### Exercise task
Only the lines from the one containing "List this object's" through the end of the entries should be repeated, exactly as they appear, first and last included.
** start of Listed records **
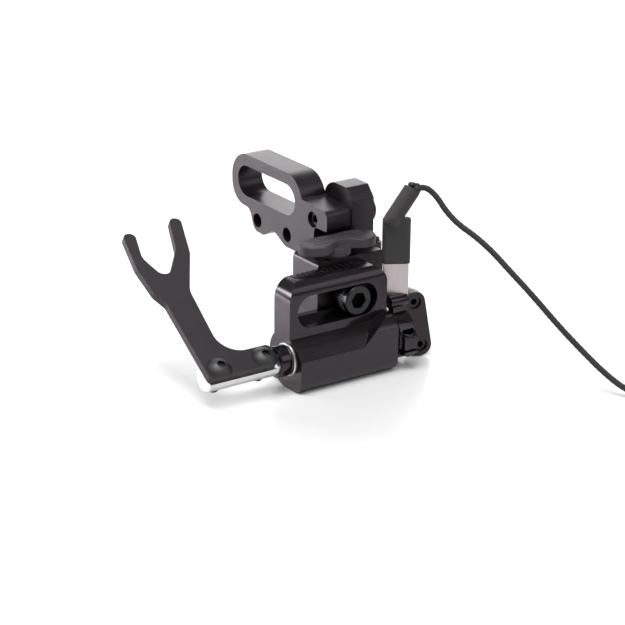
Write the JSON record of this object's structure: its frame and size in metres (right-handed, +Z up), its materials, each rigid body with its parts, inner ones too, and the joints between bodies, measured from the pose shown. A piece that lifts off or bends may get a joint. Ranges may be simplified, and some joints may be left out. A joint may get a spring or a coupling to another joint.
{
  "type": "drop-away arrow rest",
  "caption": "Right-hand drop-away arrow rest: forked launcher on a sprung cross shaft, slotted barrel, block, post, riser bracket, lock knob, lever, rubber-sheathed arm and cord.",
  "frame": {"origin": "on the barrel housing's flat bottom, under the shaft's axis and half way along the barrel", "axes": "+X along the shaft from the launcher to the lever, +Y from the slotted face towards the riser bracket, +Z up"},
  "size_m": [0.1431, 0.1475, 0.0571],
  "materials": {
    "black_anodised": "gloss black anodised",
    "collar_black": "polished black anodised",
    "blade_black": "matt black anodised",
    "shaft_steel": "bright ground",
    "bush_silver": "satin",
    "spring_steel": "satin spring steel",
    "black_screw": "black oxide",
    "bright_steel": "bright",
    "lever_brown": "dark brown-black anodised",
    "knob_plastic": "matt moulded",
    "insert_brass": "turned",
    "boot_rubber": "matt",
    "crimp_black": "matt",
    "cord_braid": "braided"
  },
  "bodies": {
    "block": {"slide_block": "black_anodised", "windage_screw": "black_screw", "elevation_set_screw": "black_screw", "knob_stud": "bright_steel"},
    "knob": {"lock_knob": "knob_plastic", "knob_insert": "insert_brass"},
    "post": {"elevation_post": "black_anodised", "riser_bracket": "black_anodised", "bracket_screw": "black_screw", "bracket_lock_screw": "black_screw"},
    "housing": {"barrel_housing": "black_anodised", "left_bushing": "bush_silver", "right_bushing": "bush_silver", "return_spring": "spring_steel", "cord_tube": "cord_braid", "cord_coil": "cord_braid"},
    "shaft": {"launcher_shaft": "shaft_steel", "launcher_blade": "blade_black", "launcher_screws": "black_screw", "shaft_collar": "collar_black", "collar_set_screw": "black_screw", "spring_pin": "bright_steel", "lever_hub": "collar_black", "hub_clamp_screw": "black_screw", "lever_plate": "lever_brown", "lever_set_screws": "black_screw", "flex_arm": "spring_steel", "arm_boot": "boot_rubber", "cord_ferrule": "crimp_black"}
  },
  "joints": [
    {"name": "windage_slide", "type": "slide", "parent": "block", "child": "housing", "axis": [1, 0, 0], "range_m": [-0.0008, 0.0164]},
    {"name": "shaft_turn", "type": "hinge", "parent": "housing", "child": "shaft", "pos_m": [0, 0, 0.0094], "axis": [1, 0, 0], "range_deg": [0, 45], "stiffness_Nm_per_rad": 0.02, "springref_deg": -28.65},
    {"name": "elevation_slide", "type": "slide", "parent": "block", "child": "post", "axis": [0, 0, 1], "range_m": [0, 0.01]},
    {"name": "knob_turn", "type": "hinge", "parent": "block", "child": "knob", "pos_m": [0.0061, 0.0095, 0.038], "axis": [0, 0, 1], "range_deg": [-30, 0]}
  ]
}
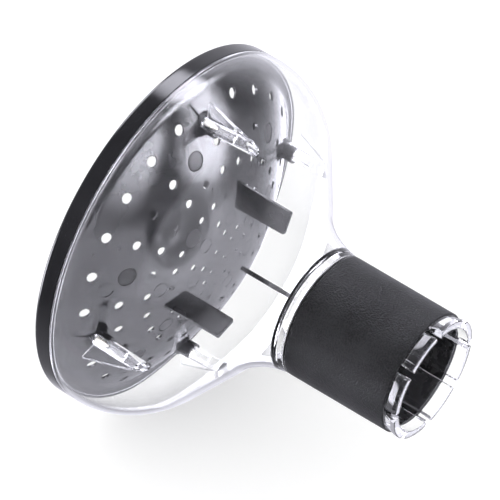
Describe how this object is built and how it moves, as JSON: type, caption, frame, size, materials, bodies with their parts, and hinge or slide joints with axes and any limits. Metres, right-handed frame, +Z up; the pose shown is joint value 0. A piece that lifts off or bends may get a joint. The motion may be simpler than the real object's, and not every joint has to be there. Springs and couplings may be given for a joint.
{
  "type": "hair dryer diffuser",
  "caption": "Diffuser bowl with pronged front, clear bell housing on screw posts, and a twist grip that closes a ring of clear spring fingers on a dryer barrel.",
  "frame": {"origin": "centre of the clamp's gripping wall, on the axis of the diffuser", "axes": "+Y along the axis and out of the clamp's mouth, so the hair side of the bowl faces -Y; +Z up"},
  "size_m": [0.165, 0.1403, 0.165],
  "materials": {
    "clear_plastic": "clear moulded polycarbonate, polished",
    "gloss_black": "high gloss black",
    "smooth_black": "smooth satin black",
    "grained_black": "fine leather grain, matte black",
    "screw_metal": "zinc plated"
  },
  "bodies": {
    "housing": {"clear_shell": "clear_plastic", "bowl": "gloss_black", "housing_screw_1": "screw_metal", "housing_screw_2": "screw_metal", "housing_screw_3": "screw_metal", "housing_screw_4": "screw_metal"},
    "clamp_core": {"clamp_core": "smooth_black"},
    "grip_cover": {"grip_cover": "grained_black"},
    "collet_finger_1": {"collet_finger_1": "clear_plastic"},
    "collet_finger_2": {"collet_finger_2": "clear_plastic"},
    "collet_finger_3": {"collet_finger_3": "clear_plastic"},
    "collet_finger_4": {"collet_finger_4": "clear_plastic"},
    "collet_finger_5": {"collet_finger_5": "clear_plastic"},
    "collet_finger_6": {"collet_finger_6": "clear_plastic"},
    "collet_finger_7": {"collet_finger_7": "clear_plastic"},
    "collet_finger_8": {"collet_finger_8": "clear_plastic"}
  },
  "joints": [
    {"name": "clamp_slide", "type": "slide", "parent": "housing", "child": "clamp_core", "axis": [0, 1, 0], "range_m": [0, 0.004]},
    {"name": "grip_turn", "type": "hinge", "parent": "clamp_core", "child": "grip_cover", "pos_m": [0, -0.015, 0], "axis": [0, 1, 0], "range_deg": [0, 120]},
    {"name": "finger_bend_1", "type": "hinge", "parent": "housing", "child": "collet_finger_1", "pos_m": [0.02139, -0.01485, 0.01066], "axis": [-0.4462, 0, 0.8949], "range_deg": [0, 2.8]},
    {"name": "finger_bend_2", "type": "hinge", "parent": "housing", "child": "collet_finger_2", "pos_m": [0.00758, -0.01485, 0.02267], "axis": [-0.9483, 0, 0.3173], "range_deg": [0, 2.8]},
    {"name": "finger_bend_3", "type": "hinge", "parent": "housing", "child": "collet_finger_3", "pos_m": [-0.01066, -0.01485, 0.02139], "axis": [-0.8949, 0, -0.4462], "range_deg": [0, 2.8]},
    {"name": "finger_bend_4", "type": "hinge", "parent": "housing", "child": "collet_finger_4", "pos_m": [-0.02267, -0.01485, 0.00758], "axis": [-0.3173, 0, -0.9483], "range_deg": [0, 2.8]},
    {"name": "finger_bend_5", "type": "hinge", "parent": "housing", "child": "collet_finger_5", "pos_m": [-0.02139, -0.01485, -0.01066], "axis": [0.4462, 0, -0.8949], "range_deg": [0, 2.8]},
    {"name": "finger_bend_6", "type": "hinge", "parent": "housing", "child": "collet_finger_6", "pos_m": [-0.00758, -0.01485, -0.02267], "axis": [0.9483, 0, -0.3173], "range_deg": [0, 2.8]},
    {"name": "finger_bend_7", "type": "hinge", "parent": "housing", "child": "collet_finger_7", "pos_m": [0.01066, -0.01485, -0.02139], "axis": [0.8949, 0, 0.4462], "range_deg": [0, 2.8]},
    {"name": "finger_bend_8", "type": "hinge", "parent": "housing", "child": "collet_finger_8", "pos_m": [0.02267, -0.01485, -0.00758], "axis": [0.3173, 0, 0.9483], "range_deg": [0, 2.8]}
  ],
  "couplings": [
    {"joint": "clamp_slide", "follows": "grip_turn", "m_per_rad": 0.0019},
    {"joint": "finger_bend_1", "follows": "grip_turn", "ratio": 0.023},
    {"joint": "finger_bend_2", "follows": "grip_turn", "ratio": 0.023},
    {"joint": "finger_bend_3", "follows": "grip_turn", "ratio": 0.023},
    {"joint": "finger_bend_4", "follows": "grip_turn", "ratio": 0.023},
    {"joint": "finger_bend_5", "follows": "grip_turn", "ratio": 0.023},
    {"joint": "finger_bend_6", "follows": "grip_turn", "ratio": 0.023},
    {"joint": "finger_bend_7", "follows": "grip_turn", "ratio": 0.023},
    {"joint": "finger_bend_8", "follows": "grip_turn", "ratio": 0.023}
  ]
}
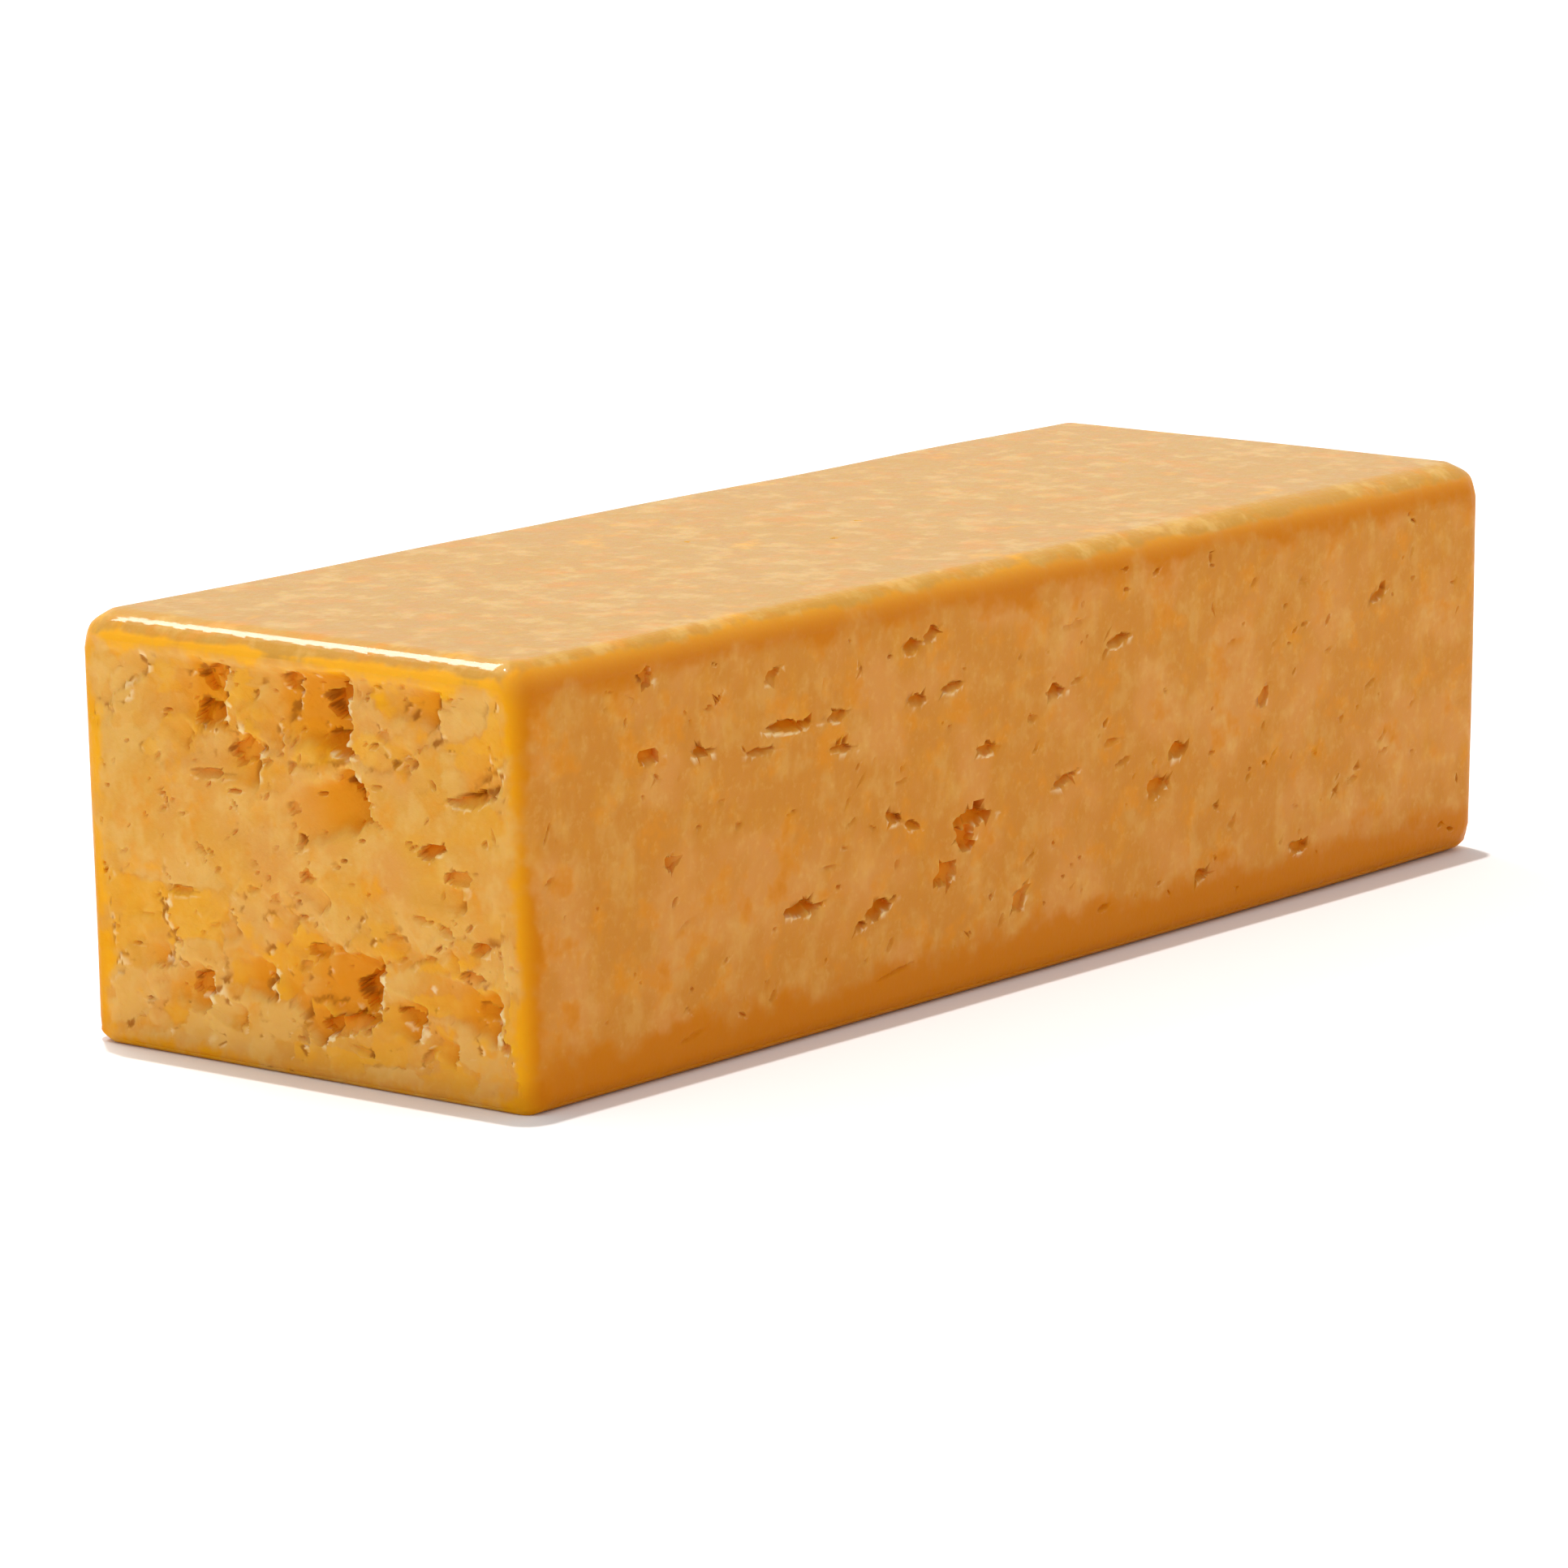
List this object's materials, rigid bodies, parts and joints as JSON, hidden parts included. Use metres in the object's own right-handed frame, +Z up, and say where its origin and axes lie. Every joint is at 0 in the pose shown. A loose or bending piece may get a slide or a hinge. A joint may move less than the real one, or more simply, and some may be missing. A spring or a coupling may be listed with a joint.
{
  "type": "cheddar block",
  "caption": "Retail block of orange cheddar: a long rectangular bar with rounded edges, pressed-curd openings and one torn, craggy end.",
  "frame": {"origin": "middle of the flat side that the block rests on", "axes": "+X along the block, away from its torn end; +Y across it; +Z up, from the side it rests on"},
  "size_m": [0.136, 0.0465, 0.035],
  "materials": {
    "cheddar_block": "waxy, slightly moist orange cheese, semi-gloss and faintly translucent"
  },
  "bodies": {
    "root": {"cheddar_block": "cheddar_block"}
  },
  "joints": []
}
** end of Listed records **
### Written solution
List this object's materials, rigid bodies, parts and joints as JSON, hidden parts included. Use metres in the object's own right-handed frame, +Z up, and say where its origin and axes lie. Every joint is at 0 in the pose shown. A loose or bending piece may get a slide or a hinge. A joint may move less than the real one, or more simply, and some may be missing. A spring or a coupling may be listed with a joint.
{
  "type": "cheddar block",
  "caption": "Retail block of orange cheddar: a long rectangular bar with rounded edges, pressed-curd openings and one torn, craggy end.",
  "frame": {"origin": "middle of the flat side that the block rests on", "axes": "+X along the block, away from its torn end; +Y across it; +Z up, from the side it rests on"},
  "size_m": [0.136, 0.0465, 0.035],
  "materials": {
    "cheddar_block": "waxy, slightly moist orange cheese, semi-gloss and faintly translucent"
  },
  "bodies": {
    "root": {"cheddar_block": "cheddar_block"}
  },
  "joints": []
}